What the exercise asks -> Reproduce exactly the opening lines of the listing, stopping after the line that contains "between its points." and including it.

[Entries with model source code]
************
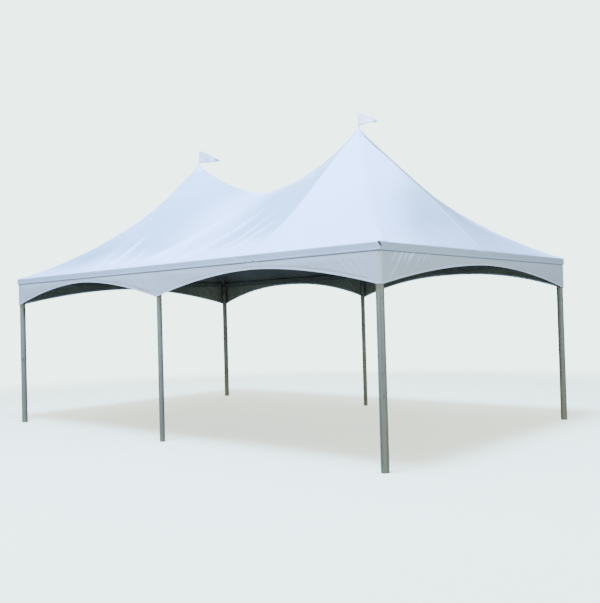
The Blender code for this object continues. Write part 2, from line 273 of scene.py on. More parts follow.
def roof_height(x, y):
    """Height of the tight roof at plan points: the quarter's table read between its points.

    On the side to which a short side's seam drifts, y is first measured from that seam, which
    is no shift at the long eaves. The strip between the seam and the middle stays level.
    """
    drift = short_seam(x)
    shift = np.abs(drift) * np.clip(1 - np.abs(y) / EDGE_Y, 0.0, 1.0)
    y = np.where(y * drift > 0, np.maximum(np.abs(y) - shift, 0.0), y)
    i = np.clip(np.abs(x) / TABLE_STEP, 0, ROOF_TABLE.shape[0] - 1.001)
    j = np.clip(np.abs(y) / TABLE_STEP, 0, ROOF_TABLE.shape[1] - 1.001)
    i0 = i.astype(int)
    j0 = j.astype(int)
    near = ROOF_TABLE[i0, j0] * (1 - (i - i0)) + ROOF_TABLE[i0 + 1, j0] * (i - i0)
    far = ROOF_TABLE[i0, j0 + 1] * (1 - (i - i0)) + ROOF_TABLE[i0 + 1, j0 + 1] * (i - i0)
    return near * (1 - (j - j0)) + far * (j - j0)


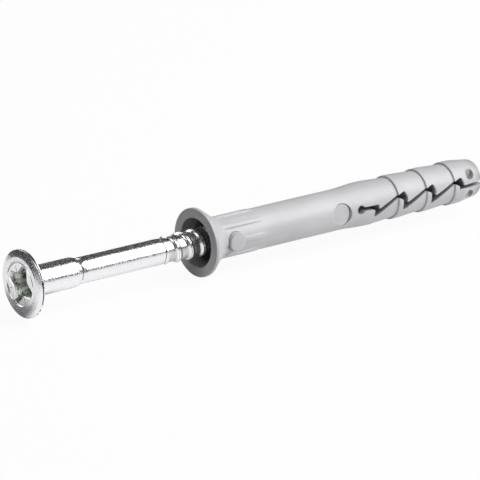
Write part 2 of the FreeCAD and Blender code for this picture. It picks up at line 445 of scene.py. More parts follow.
************
Response below ->
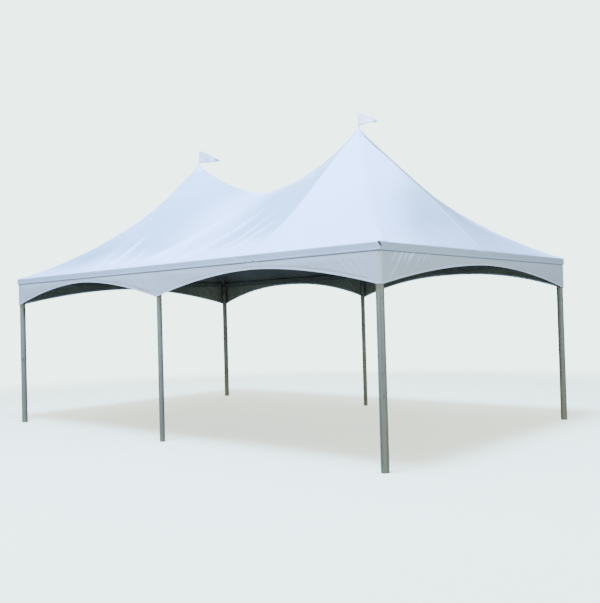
The Blender code for this object continues. Write part 2, from line 273 of scene.py on. More parts follow.
def roof_height(x, y):
    """Height of the tight roof at plan points: the quarter's table read between its points.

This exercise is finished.